Application to diagnostics for genetic diseases is easily predictable, but how to apply the next generation sequencers to medical science is rather difficult to predict. Large-scale data production such as the human genome project, the “1,000 genomes” project and “The Cancer Genome Atlas”, are productive as far as construction of resources. However, utilization of large data sets to solve a specific problem is usually difficult as exemplified by GWAS. The obstacles are mainly statistical problems inherent to large data sets. One is multiplicity in statistical tests. In general, there is no method of choice to control multiplicity, and the method is chosen through practical applications.

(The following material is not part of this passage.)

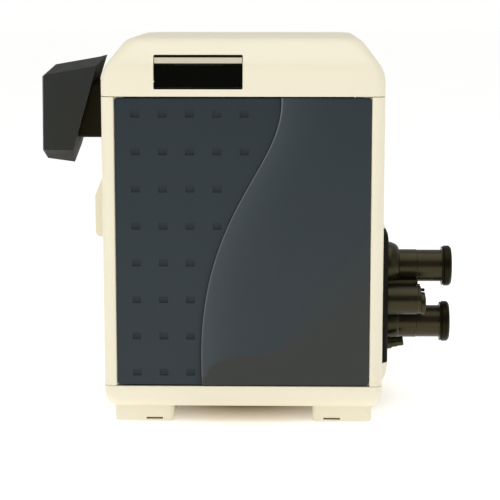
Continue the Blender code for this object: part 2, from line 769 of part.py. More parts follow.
def combustion_dome():
    """Lid of the combustion chamber, with a hole in its crown for the mixture."""
    profile = [(TUB_TOP + GAP, TUB_RADIUS + 8), (TUB_TOP + 4, TUB_RADIUS + 8), (TUB_TOP + 14, 140)]
    profile += [(DOME_TOP, 110), (DOME_TOP, 42), (DOME_TOP - 6, 42), (DOME_TOP - 6, 104), (TUB_TOP + 12, 132)]
    profile.append((TUB_TOP + GAP, 134))
    dome = turned("Z", (TUB_X, TUB_Y), profile, 24, closed=True)
    dome = finish("combustion_dome", dome, "sheet_steel")
    below, above = DOME_TOP - 30, DOME_TOP + 20
    glass_hole = turned("Z", (TUB_X + DOME_PORT, TUB_Y), [(below, 10.5), (above, 10.5)], 16)
    igniter_hole = turned("Z", (TUB_X, TUB_Y - DOME_PORT), [(below, 7.5), (above, 7.5)], 16)
    cut(dome, glass_hole, igniter_hole)


def burner():
    """Flame holder hanging from the dome into the tubes."""
    profile = [(250, 40), (DOME_TOP - 3, 40), (DOME_TOP - 3, 38), (253, 38)]
    finish("burner", turned("Z", (TUB_X, TUB_Y), profile), "sheet_steel")


def igniter():
    """Ceramic igniter with its rod reaching down beside the burner."""
    profile = [(370, 2), (DOME_TOP - 22, 2), (DOME_TOP - 22, 7), (DOME_TOP + 1.5, 7), (DOME_TOP + 1.5, 10)]
    profile.append((DOME_TOP + 8, 10))
    finish("igniter", turned("Z", (TUB_X, TUB_Y - DOME_PORT), profile, 12), "ceramic")


def sight_glass():
    profile = [(DOME_TOP - 7, 9.5), (DOME_TOP + GAP, 9.5), (DOME_TOP + GAP, 13), (DOME_TOP + 5, 13)]
    finish("sight_glass", turned("Z", (TUB_X + DOME_PORT, TUB_Y), profile, 16), "screen_glass")


def blower_housing():
    """Drum with an outlet in its floor, an inlet in its side and a hole for the motor's shaft."""
    low, high = BLOWER_Z
    inner = BLOWER_RADIUS - 3
    profile = [(low, BLOWER_RADIUS), (high, BLOWER_RADIUS), (high, 9), (high - 3, 9), (high - 3, inner)]
    profile += [(low + 3, inner), (low + 3, 36), (low, 36)]
    drum = turned("Z", (TUB_X, TUB_Y), profile, 20, closed=True)
    drum = finish("blower_housing", drum, "cast_aluminium")
    cut(
        drum,
        turned("X", (TUB_Y, MIXER_Z), [(TUB_X + 60, 20), (TUB_X + 120, 20)], 16),
        turned("Z", (TUB_X, TUB_Y - DOME_PORT), [(low - 9, 11.5), (low + 10, 11.5)], 12),
        turned("Z", (TUB_X + DOME_PORT, TUB_Y), [(low - 9, 14.5), (low + 10, 14.5)], 12),
    )


def impeller():
    """Backplate with radial blades on the motor's shaft."""
    low, high = BLOWER_Z
    plate = turned("Z", (TUB_X, TUB_Y), [(high - 16, 70), (high - 13, 70)], 20)
    wheel = finish("impeller", plate, "cast_aluminium", (TUB_X, TUB_Y, high))
    shaft = turned("Z", (TUB_X, TUB_Y), [(low + 30, 6), (high + 30, 6)], 12)
    blades = []
    for i in range(10):
        turn = 2 * math.pi * i / 10
        radial = Vector((math.cos(turn), math.sin(turn)))
        side = Vector((-radial.y, radial.x)) * 1.2
        near = Vector((TUB_X, TUB_Y)) + radial * 38
        far = Vector((TUB_X, TUB_Y)) + radial * 68
        outline = [tuple(near - side), tuple(far - side), tuple(far + side), tuple(near + side)]
        blades.append(prism("Z", outline, low + 22, high - 15))
    join(wheel, shaft, *blades)


def blower_motor():
    low, high = BLOWER_Z[1] + GAP, MOTOR_TOP
    profile = [(low, 52), (low + 6, 52), (low + 6, 46), (high - 8, 46), (high, 38)]
    motor = finish("blower_motor", turned("Z", (TUB_X, TUB_Y), profile, 24), "black_plastic")
    cut(motor, turned("Z", (TUB_X, TUB_Y), [(low - 10, 7), (low + 34, 7)], 12))


def air_gas_mixer():
    """Venturi tube that feeds the blower's side inlet."""
    start = TUB_X + BLOWER_RADIUS + 1.5
    profile = [(start, 28), (start + 5, 28), (start + 5, 22), (start + 40, 16), (start + 90, 24)]
    profile += [(start + 96, 24), (start + 96, 21), (start + 40, 12), (start, 18)]
    finish("air_gas_mixer", turned("X", (TUB_Y, MIXER_Z), profile, 16, closed=True), "cast_aluminium")


def gas_valve():
    """Gas control valve with a flange at its gas pipe."""
    valve = finish("gas_valve", block(VALVE_LOW, VALVE_HIGH, 6), "cast_aluminium")
    join(valve, turned("Z", VALVE_AXIS, [(VALVE_LOW[2] - 10, 16), (VALVE_LOW[2] + 4, 16)], 16))


def gas_valve_knob():
    top = VALVE_HIGH[2] + GAP
    profile = [(top, 14), (top + 12, 14), (top + 14, 12)]
    x, y = VALVE_AXIS
    knob = finish("gas_valve_knob", turned("Z", VALVE_AXIS, profile, 20), "black_plastic", (x, y, top))
    join(knob, block((x - 3, y - 13, top + 10), (x + 3, y + 13, top + 20)))


def gas_pipes():
    """Supply pipe from the back of the cabinet to the valve, and the line from the valve to the mixer."""
    below = VALVE_LOW[2] - 10 - GAP
    x, y = VALVE_AXIS
    supply = [(x, HALF - 2, GAS_INLET_Z), (x, y + 15, GAS_INLET_Z), (x, y + 3, GAS_INLET_Z + 6)]
    supply += [(x, y, GAS_INLET_Z + 18), (x, y, below)]
    finish("gas_supply_pipe", pipe(supply, 11, 12), "brass")
    feed = [(x, VALVE_LOW[1] - GAP, 380), (x, 0, 380), (x, -20, 392), (x, -50, MIXER_Z - 18)]
    feed += [(x - 10, -64, MIXER_Z - 2), (x - 22, -68, MIXER_Z)]
    finish("gas_feed_pipe", pipe(feed, 7, 8), "copper")


# --- Water manifold ----------------------------------------------------------------------------------------


def port_stub(z, root):
    """Stub of a water port on the manifold, with its swollen root."""
    start = COVER_REACH
    swell = root - PORT_RADIUS
    profile = [(MANIFOLD_X[1] - 4, root)]
    for i in range(5):
        turn = math.pi / 2 * i / 4
        profile.append((start + ROOT_LENGTH * math.sin(turn), PORT_RADIUS + swell * math.cos(turn)))
    profile.append((PORT_JOINT - GAP, PORT_RADIUS))
    return turned("X", (PORT_Y, z), profile, 24)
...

For example, Bonferroni correction is used with GWAS, and the q-value or FDR is used for gene expression analysis. Although the validity of each method has been confirmed with repeated use, it should be noted that some true positives must be excluded. In particular, GWAS detected loci representing only a fraction of the genetic background of common diseases. One possibility is that true positive loci may be excluded by stringent criteria set by Bonferroni correction.
Another problem is the “curse of dimensionnality”. The “curse of dimensionality” is the problem caused by the exponential increase in volume associated with adding extra dimensions to a space. This problem results in an increased number of samples needed for analysis. In the cancer classification problem, where cancer samples are classified into two classes by means of gene expression profiling, the “curse of dimensionality” is avoided by dimension reduction, i.e., reduction of the number of genes by gene selection. For example, when the initial data set contains 10,000 genes, the problem is to classify cancers in a 10,000 dimensional space. By selection of differentially expressed genes, classification is usually performed in the reduced dimensional space, requiring adequate number of samples. On the contrary, it is impractical to reduce the number of SNP markers in GWAS. Thus, the aim of GWAS is limited to discovery of individual loci associated with the disease. GWAS cannot identify association of a disease with a combination of more than two genes. This is due to the “curse of dimensionality”, but an alternative explanation is as follows. When the number of tag SNP markers is 50,000, the number of the combination of two genes would be 1,249,975,000. It is impractical to perform this huge number of statistical tests, because of requirement of far larger cohorts and very low threshold p-value. The next-generation sequencers do not solve these statistical problems. Complex diseases are most likely to be mediated by numerous loci (both coding and non-coding) that interact with many environmental factors. Some argue that the whole genome sequencing would be useful for identification of such loci, but the real obstacle would be the statistical problem, which suggests requirement of a huge number of samples. This would also be the case in cancer genome projects.
Probably the most reasonable application would be identification of genes responsible for familial disorders. Familial disorders with small pedigrees, which cannot be subjected to linkage analysis, would be good targets. The above example of familial pancreatic cancer is a good example.